Efficiency challenges ahead? #
Although the last 20 years have seen major efficiency improvements, predictions suggest these may be coming to an end. As a result of market growth and diminishing returns from existing approaches to efficiency improvements there is a suggestion that data center energy usage will double by 2030. If electricity continues to be a major source of data center energy and is generated from non-renewable sources, data center emissions could exceed the aviation industry which is currently responsible for 2% of annual human-generated CO2 (IATA, 2020).

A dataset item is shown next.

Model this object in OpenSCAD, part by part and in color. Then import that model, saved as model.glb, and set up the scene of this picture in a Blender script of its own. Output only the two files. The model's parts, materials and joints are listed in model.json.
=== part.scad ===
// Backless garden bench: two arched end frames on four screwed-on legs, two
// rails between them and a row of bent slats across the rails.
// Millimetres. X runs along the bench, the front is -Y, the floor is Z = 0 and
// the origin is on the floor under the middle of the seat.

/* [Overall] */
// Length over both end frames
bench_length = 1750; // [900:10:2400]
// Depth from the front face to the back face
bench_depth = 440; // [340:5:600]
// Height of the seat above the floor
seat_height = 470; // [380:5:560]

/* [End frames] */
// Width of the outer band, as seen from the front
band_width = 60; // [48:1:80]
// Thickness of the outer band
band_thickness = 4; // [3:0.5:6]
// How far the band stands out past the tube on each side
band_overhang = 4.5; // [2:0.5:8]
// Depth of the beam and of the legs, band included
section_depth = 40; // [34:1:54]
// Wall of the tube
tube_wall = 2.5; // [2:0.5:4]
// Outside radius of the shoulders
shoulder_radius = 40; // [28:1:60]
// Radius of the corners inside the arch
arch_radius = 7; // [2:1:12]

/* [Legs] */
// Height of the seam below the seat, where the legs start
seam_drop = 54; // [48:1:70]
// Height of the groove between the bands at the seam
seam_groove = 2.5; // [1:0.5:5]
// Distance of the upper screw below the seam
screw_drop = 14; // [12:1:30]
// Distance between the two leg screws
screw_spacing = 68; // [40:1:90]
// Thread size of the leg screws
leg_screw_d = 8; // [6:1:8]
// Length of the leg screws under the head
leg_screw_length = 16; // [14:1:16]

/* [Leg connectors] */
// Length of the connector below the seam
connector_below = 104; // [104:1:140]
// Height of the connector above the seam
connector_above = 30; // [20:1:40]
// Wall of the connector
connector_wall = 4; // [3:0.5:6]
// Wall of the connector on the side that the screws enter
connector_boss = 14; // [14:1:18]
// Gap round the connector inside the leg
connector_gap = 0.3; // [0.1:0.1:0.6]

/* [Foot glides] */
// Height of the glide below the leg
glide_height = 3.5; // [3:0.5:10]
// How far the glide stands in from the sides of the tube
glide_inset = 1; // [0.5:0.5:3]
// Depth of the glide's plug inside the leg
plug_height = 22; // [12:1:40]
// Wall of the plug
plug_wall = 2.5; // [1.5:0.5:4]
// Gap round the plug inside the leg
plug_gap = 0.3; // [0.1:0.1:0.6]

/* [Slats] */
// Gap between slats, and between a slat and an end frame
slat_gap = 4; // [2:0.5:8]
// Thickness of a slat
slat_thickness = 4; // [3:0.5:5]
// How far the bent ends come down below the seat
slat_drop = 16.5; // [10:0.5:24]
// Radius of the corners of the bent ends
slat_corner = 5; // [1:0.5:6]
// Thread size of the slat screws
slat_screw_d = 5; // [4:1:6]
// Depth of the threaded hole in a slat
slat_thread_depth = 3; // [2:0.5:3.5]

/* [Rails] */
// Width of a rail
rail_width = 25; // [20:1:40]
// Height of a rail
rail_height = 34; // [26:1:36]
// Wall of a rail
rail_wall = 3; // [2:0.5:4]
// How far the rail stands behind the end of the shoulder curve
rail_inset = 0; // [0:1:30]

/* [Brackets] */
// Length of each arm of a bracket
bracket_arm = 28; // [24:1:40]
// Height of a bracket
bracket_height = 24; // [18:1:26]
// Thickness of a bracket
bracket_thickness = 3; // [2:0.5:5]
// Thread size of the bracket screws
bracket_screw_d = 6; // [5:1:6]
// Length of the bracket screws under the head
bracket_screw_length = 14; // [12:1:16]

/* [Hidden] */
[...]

Data center energy projections have been wrong in the past (Malmodin and Lundén, 2018; Jones, 2018; Masanet et al, 2019) and improvements such as fuel cell powered data centers are promising. However, several scenarios could combine to hamper future improvements:
- Moore’s Law states that CPU performance per watt doubles every 1.5 years (Bashroush, 2018). If data center hardware continues to only be refreshed every 4.4 years, then major efficiency improvements may be missed (Bashroush, 2018). This also assumes that Moore’s Law will continue, which is uncertain (Huang, 2015). Can we overcome the physical limits of ever-smaller chips? If replacement cycles become more frequent, how will that affect other environmental metrics such as embodied energy and waste?

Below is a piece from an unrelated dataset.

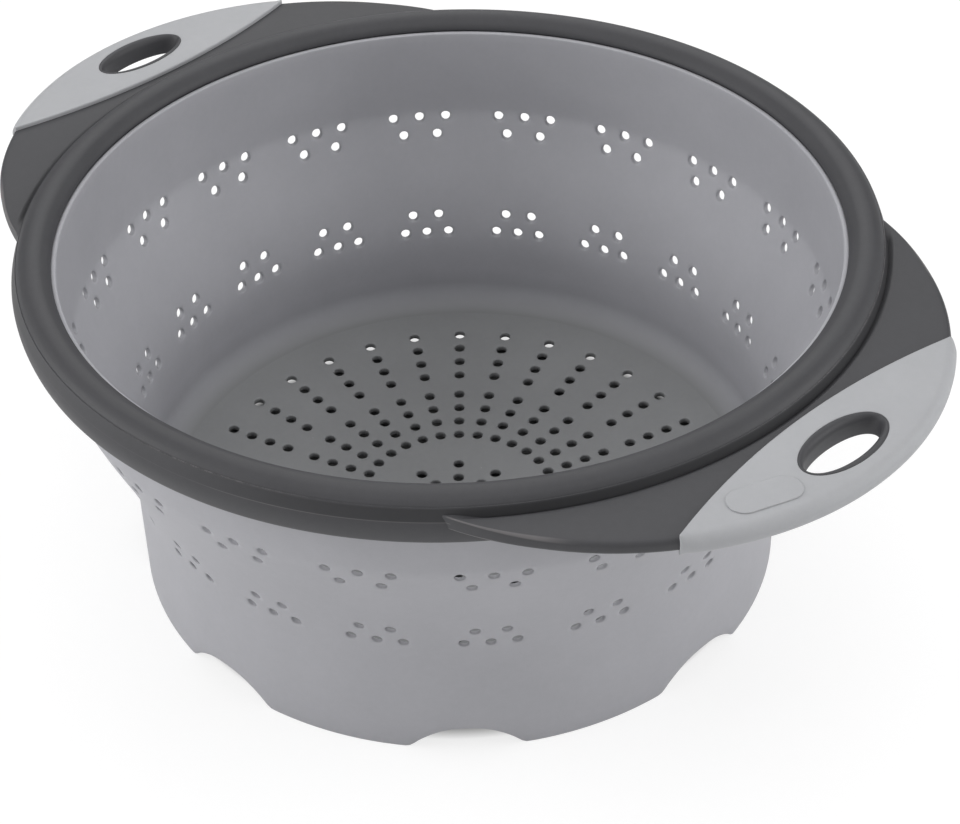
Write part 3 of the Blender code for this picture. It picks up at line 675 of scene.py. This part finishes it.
def grip(name, side, material, node):
    """One grip: a section with a full round outer edge and a small inner round, carried along the wing's arc.

    The outer edge draws in by part of an ellipse at the two ends. The top and underside open in an ellipse
    for the eye, joined through the grip.
    """
    turn = crowded(GRIP_TURN, GRIP_CROWDING, GRIP_COLUMNS + 1)
    into = np.clip(1 - (GRIP_TURN - np.abs(turn)) * WING_RADIUS / GRIP_END_RUN, 0, 1)
    outer = WING_RADIUS - GRIP_END_INSET * (1 - np.sqrt(1 - into**2))
    inner = grip_inner(turn)
    full = outer - inner
    outer_round = np.minimum(GRIP_HALF, ROUND_SHARE * full)
    inner_round = np.minimum(GRIP_INNER_ROUND, GRIP_INNER_SHARE * full)
    share = np.linspace(0, 1, GRIP_ROWS + 1)[:, None]
    flat = inner + inner_round + share * (full - inner_round - outer_round)
    bend = np.linspace(0, math.pi / 2, GRIP_INNER_STEPS)[:, None]
    near = inner + inner_round * (1 - np.sin(bend))
    far_bend = np.linspace(math.pi / 2, -math.pi / 2, GRIP_OUTER_STEPS)[1:-1, None]
    far = outer - outer_round * (1 - np.cos(far_bend))
    radius = np.vstack((near[:0:-1], flat, far, flat[::-1], near[1:]))
    level = np.concatenate((
        GRIP_HALF - GRIP_INNER_ROUND * (1 - np.cos(bend[:0:-1])), GRIP_HALF + 0 * share,
        GRIP_HALF * np.sin(far_bend), -GRIP_HALF + 0 * share,
        -GRIP_HALF + GRIP_INNER_ROUND * (1 - np.cos(bend[1:])),
    ))
    points = [wing_spot(turn, radius, WING_MIDDLE + level, side).transpose(1, 0, 2).reshape(-1, 3)]
    index = np.arange(radius.size).reshape(radius.shape[1], radius.shape[0])
    count = index.size

    width, deep = EYE_BLOCK
    first_top = GRIP_INNER_STEPS - 1
    first_under = first_top + GRIP_ROWS + 1 + len(far)
    top_row = first_top + EYE_BLOCK_MARGIN
    under_row = first_under + GRIP_ROWS - EYE_BLOCK_MARGIN
    column = GRIP_COLUMNS // 2 - width // 2
    step_columns, step_rows = block_edge(width, deep)
    top_edge = index[column + step_columns, top_row + step_rows][None]
    under_edge = index[column + step_columns, under_row - step_rows][None]
    flat_points = points[0][top_edge[0]]
    x = side * flat_points[:, 0] - EYE_REACH
    y = side * flat_points[:, 1]
    bearing = np.arctan2(y / EYE_HALVES[0], x / EYE_HALVES[1])
    levels = [top_edge]
    for share_in, grow, high in GRIP_EYE_RINGS:
        loop_x = EYE_REACH + x + share_in * ((EYE_HALVES[1] + grow) * np.cos(bearing) - x)
        loop_y = y + share_in * ((EYE_HALVES[0] + grow) * np.sin(bearing) - y)
        points.append(np.stack((side * loop_x, side * loop_y, np.full_like(x, WING_MIDDLE + high)), axis=-1))
        levels.append((count + np.arange(len(x)))[None])
        count += len(x)
    levels.append(under_edge)
    blocks = [(np.array([column]), np.array([row]), width, deep) for row in (top_row, under_row - deep)]
    ends = np.stack((points[0][index[0]].mean(axis=0), points[0][index[-1]].mean(axis=0)))
    faces = [cells(index, blocks), skin(levels), fan(index[0][::-1], count), fan(index[-1], count + 1)]
    return piece(name, np.vstack(points + [ends]), faces, material, "rim", (node,))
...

- The introduction of new types of chips for specialist applications e.g. Graphics Processing Units (GPUs) for machine learning, could draw more power with unknown efficiency profiles (Shehabi et al, 2018). What efficiency profile will these chips have, and will we see historically similar performance per-watt improvements?
- Hyperscale data centers are often in regions with abundant access to renewable energy, such as Google’s Finland data center (Google, 2018). However, these locations tend to be away from population centers which means higher network response times as data must travel further to the end-user. As urbanisation increases, the need for low latency will require data centers to be sited closer to the user (Kass and Ravagni, 2019) but these locations may be less suitable for access to renewable sources of electricity or natural water sources for cooling. Can this be mitigated by gas fuel cells?
Conclusions #
Data center energy usage is significant but historical efficiency improvements mean that growth has decoupled from energy consumption. Trends such as the cloud allow efficiency improvements to take place at huge scale but there are problems on the horizon. Approaching the physical limits of Moore’s Law and new technologies such as machine learning mean historical improvements cannot be assumed. The data center industry is changing rapidly and how that will affect energy profiles is uncertain.